What is needed: Please find all lines in the data that hold the string "built" and copy them.

**** Listing ****

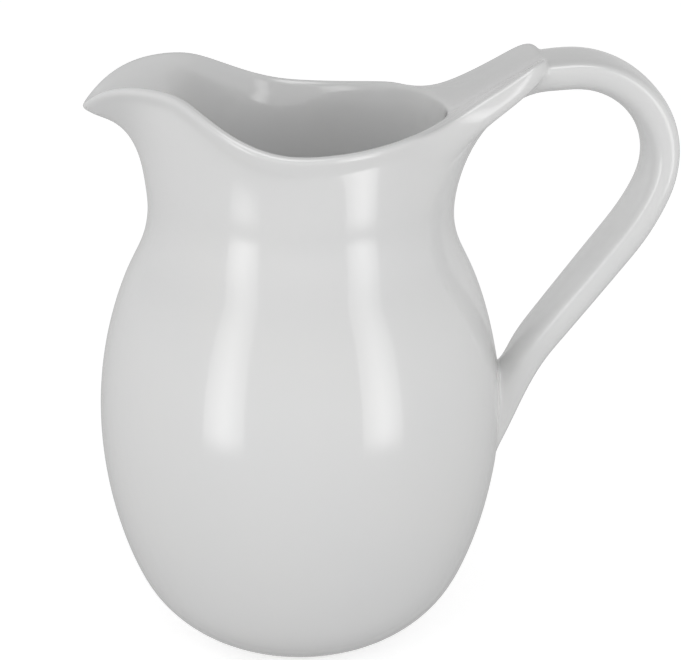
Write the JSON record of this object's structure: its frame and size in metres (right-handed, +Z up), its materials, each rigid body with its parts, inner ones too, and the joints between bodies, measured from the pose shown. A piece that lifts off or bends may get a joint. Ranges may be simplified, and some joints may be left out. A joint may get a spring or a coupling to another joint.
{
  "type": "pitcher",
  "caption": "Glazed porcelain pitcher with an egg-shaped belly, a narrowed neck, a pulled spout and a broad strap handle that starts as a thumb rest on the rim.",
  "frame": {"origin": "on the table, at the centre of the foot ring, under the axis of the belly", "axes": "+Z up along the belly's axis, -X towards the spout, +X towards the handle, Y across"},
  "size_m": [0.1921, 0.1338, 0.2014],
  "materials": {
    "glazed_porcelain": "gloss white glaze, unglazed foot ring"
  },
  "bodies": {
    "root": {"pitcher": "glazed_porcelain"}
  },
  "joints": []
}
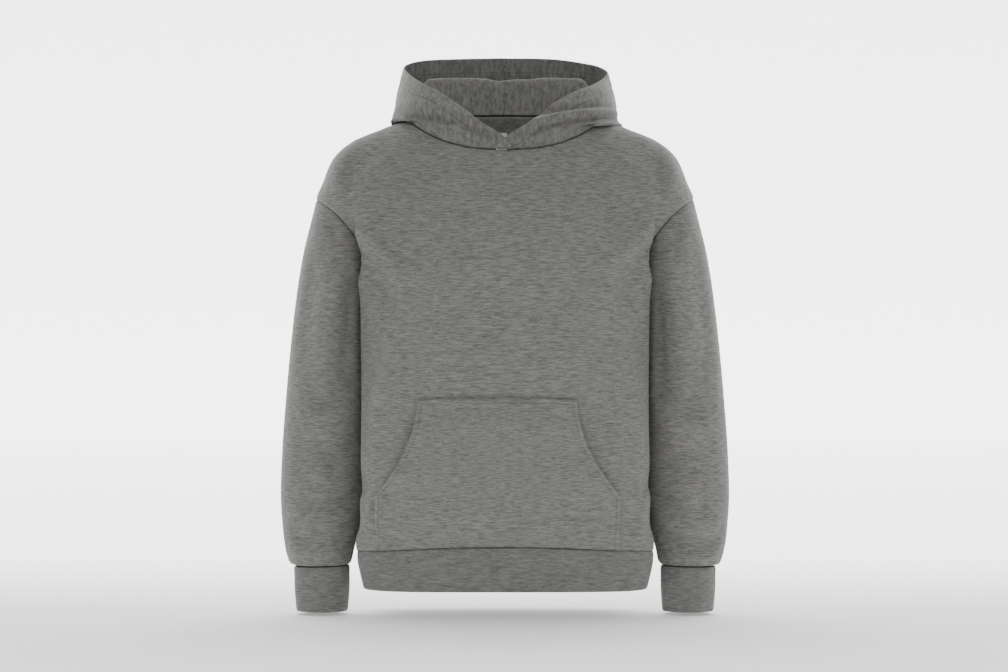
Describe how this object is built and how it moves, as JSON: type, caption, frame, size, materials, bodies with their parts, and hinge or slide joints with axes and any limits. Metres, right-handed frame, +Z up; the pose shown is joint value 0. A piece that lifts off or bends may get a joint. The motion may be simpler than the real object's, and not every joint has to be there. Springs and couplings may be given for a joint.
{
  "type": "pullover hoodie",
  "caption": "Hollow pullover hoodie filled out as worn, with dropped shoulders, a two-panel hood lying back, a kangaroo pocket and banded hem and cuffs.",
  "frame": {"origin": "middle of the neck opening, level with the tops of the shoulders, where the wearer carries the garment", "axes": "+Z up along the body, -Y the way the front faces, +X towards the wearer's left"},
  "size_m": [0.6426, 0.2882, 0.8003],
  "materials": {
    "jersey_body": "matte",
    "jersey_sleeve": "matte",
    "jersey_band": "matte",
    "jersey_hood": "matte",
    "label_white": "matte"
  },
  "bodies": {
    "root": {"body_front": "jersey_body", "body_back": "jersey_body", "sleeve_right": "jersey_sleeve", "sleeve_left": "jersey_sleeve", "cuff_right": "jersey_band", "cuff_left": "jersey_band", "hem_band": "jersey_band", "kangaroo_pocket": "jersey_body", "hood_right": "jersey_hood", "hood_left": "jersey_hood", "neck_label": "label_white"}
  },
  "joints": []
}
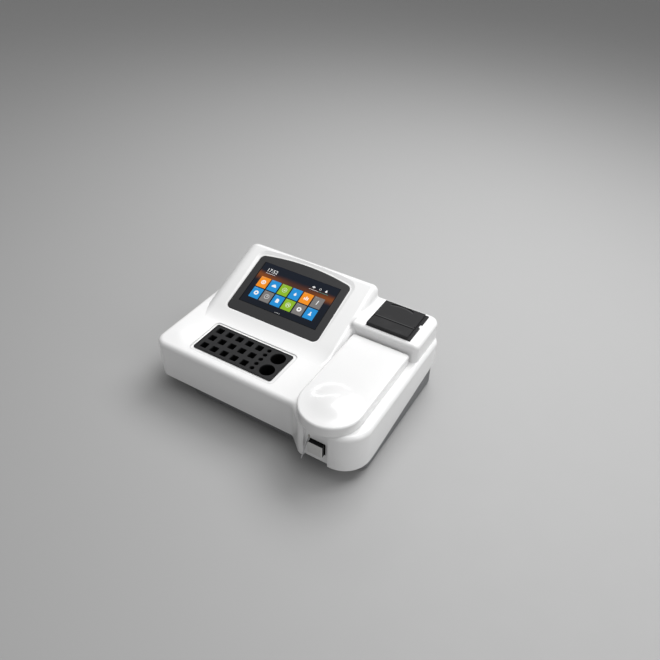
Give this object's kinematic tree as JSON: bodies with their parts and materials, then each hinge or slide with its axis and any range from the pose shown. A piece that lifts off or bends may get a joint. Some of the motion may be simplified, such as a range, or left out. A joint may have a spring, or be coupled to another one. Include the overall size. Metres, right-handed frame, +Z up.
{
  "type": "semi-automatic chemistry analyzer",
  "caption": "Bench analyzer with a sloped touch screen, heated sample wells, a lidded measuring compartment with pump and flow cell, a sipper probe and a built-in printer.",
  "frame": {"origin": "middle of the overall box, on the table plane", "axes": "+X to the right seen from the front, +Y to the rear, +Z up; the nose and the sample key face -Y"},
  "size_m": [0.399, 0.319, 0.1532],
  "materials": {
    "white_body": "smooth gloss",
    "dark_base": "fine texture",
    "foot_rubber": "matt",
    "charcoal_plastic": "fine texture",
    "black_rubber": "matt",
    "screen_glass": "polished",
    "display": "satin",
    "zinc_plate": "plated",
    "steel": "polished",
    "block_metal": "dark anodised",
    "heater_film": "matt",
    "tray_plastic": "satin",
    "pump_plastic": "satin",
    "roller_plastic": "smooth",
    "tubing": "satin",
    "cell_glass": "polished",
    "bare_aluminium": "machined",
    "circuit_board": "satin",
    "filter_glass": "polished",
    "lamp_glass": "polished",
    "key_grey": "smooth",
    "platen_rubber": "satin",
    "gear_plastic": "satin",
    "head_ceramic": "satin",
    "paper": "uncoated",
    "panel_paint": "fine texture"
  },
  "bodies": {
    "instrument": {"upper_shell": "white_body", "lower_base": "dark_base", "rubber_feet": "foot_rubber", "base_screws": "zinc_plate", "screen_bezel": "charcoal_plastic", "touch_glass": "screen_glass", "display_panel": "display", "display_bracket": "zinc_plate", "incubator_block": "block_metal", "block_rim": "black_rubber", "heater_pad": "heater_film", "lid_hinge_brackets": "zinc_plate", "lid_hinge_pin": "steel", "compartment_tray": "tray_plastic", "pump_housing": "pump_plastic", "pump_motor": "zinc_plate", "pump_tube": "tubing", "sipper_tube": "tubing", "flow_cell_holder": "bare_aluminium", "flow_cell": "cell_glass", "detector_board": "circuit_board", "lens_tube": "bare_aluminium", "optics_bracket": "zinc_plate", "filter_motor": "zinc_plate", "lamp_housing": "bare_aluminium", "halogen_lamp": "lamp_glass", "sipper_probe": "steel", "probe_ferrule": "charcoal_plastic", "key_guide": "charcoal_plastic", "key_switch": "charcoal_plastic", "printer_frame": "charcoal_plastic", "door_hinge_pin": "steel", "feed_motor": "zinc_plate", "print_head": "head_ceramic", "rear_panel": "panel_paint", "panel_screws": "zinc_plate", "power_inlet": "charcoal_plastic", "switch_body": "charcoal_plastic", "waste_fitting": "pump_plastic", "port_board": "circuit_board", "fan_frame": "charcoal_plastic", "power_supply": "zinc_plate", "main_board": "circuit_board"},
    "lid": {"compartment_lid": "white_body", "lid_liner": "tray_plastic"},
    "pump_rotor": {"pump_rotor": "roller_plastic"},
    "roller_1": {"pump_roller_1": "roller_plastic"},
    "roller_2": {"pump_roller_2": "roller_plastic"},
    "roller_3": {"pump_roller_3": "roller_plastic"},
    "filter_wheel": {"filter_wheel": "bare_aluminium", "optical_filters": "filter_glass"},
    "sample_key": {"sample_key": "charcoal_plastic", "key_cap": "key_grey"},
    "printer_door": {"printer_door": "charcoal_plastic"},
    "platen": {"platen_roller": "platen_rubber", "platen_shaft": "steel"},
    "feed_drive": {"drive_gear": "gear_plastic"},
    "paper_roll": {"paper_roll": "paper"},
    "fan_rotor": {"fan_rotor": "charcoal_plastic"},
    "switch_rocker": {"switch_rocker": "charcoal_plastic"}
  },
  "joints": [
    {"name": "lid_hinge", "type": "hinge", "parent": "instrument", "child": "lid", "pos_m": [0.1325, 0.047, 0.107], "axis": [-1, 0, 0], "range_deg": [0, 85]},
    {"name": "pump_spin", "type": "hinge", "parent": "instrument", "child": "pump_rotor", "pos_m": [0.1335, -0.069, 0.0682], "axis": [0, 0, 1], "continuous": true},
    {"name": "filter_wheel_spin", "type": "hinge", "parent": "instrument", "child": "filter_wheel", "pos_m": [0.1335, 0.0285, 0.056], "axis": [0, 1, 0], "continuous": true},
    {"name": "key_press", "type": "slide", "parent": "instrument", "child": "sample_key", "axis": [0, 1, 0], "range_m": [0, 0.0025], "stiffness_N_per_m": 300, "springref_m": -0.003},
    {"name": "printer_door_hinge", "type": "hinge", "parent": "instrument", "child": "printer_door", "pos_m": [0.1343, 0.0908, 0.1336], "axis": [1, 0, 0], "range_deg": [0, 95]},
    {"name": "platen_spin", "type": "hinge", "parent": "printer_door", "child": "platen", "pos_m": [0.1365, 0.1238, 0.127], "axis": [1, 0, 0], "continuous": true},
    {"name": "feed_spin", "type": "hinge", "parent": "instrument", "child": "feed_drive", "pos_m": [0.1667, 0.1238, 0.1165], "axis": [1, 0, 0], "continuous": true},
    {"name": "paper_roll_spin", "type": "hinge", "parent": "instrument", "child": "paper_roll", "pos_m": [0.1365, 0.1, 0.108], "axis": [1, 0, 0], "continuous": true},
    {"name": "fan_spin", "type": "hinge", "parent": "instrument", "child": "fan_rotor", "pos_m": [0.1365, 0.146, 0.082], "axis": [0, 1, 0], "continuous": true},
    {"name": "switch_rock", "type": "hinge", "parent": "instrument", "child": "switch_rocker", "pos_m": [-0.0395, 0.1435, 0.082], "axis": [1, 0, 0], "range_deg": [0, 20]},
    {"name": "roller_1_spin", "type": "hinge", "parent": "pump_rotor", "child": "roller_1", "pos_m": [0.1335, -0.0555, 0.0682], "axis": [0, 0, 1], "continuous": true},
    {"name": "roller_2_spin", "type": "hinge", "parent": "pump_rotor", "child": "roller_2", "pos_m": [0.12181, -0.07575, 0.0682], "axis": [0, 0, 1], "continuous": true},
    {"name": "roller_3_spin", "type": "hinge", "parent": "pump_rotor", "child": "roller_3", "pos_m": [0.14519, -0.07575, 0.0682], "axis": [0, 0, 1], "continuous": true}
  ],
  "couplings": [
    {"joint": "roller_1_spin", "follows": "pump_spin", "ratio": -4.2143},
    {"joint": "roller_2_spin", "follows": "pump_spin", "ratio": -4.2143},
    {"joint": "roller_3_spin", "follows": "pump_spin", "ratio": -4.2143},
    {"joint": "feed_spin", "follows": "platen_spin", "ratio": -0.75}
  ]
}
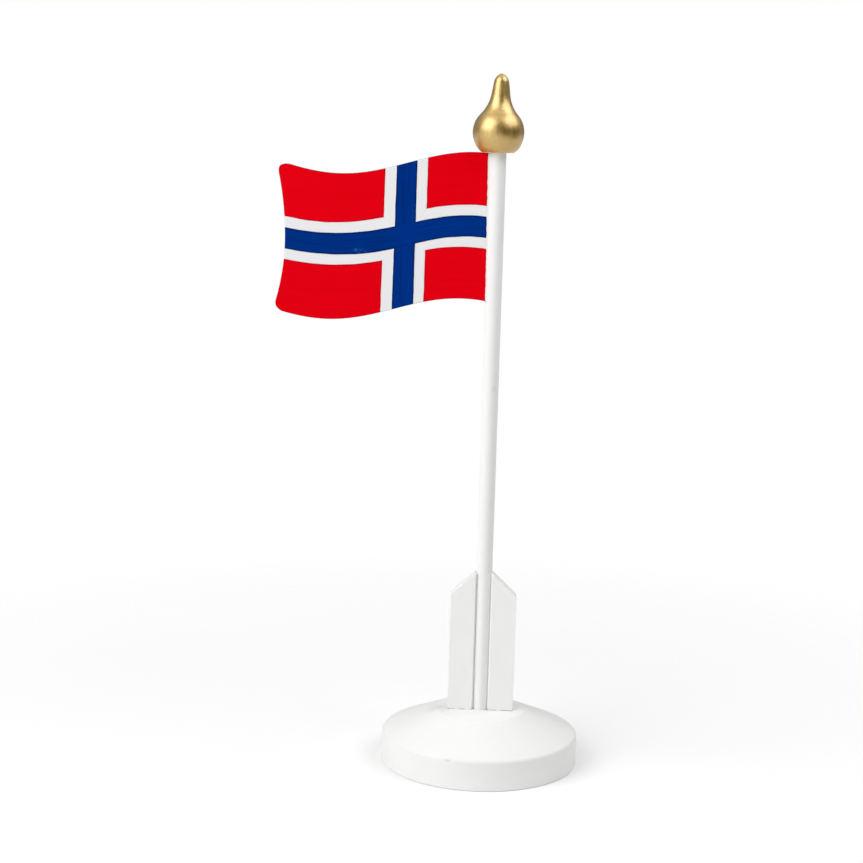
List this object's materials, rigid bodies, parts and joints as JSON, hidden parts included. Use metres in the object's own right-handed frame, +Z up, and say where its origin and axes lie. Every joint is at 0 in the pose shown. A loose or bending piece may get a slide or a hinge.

****

Answer to the problem:
Describe how this object is built and how it moves, as JSON: type, caption, frame, size, materials, bodies with their parts, and hinge or slide joints with axes and any limits. Metres, right-handed frame, +Z up; the pose shown is joint value 0. A piece that lifts off or bends may get a joint. The motion may be simpler than the real object's, and not every joint has to be there. Springs and couplings may be given for a joint.
  "caption": "Bench analyzer with a sloped touch screen, heated sample wells, a lidded measuring compartment with pump and flow cell, a sipper probe and a built-in printer.",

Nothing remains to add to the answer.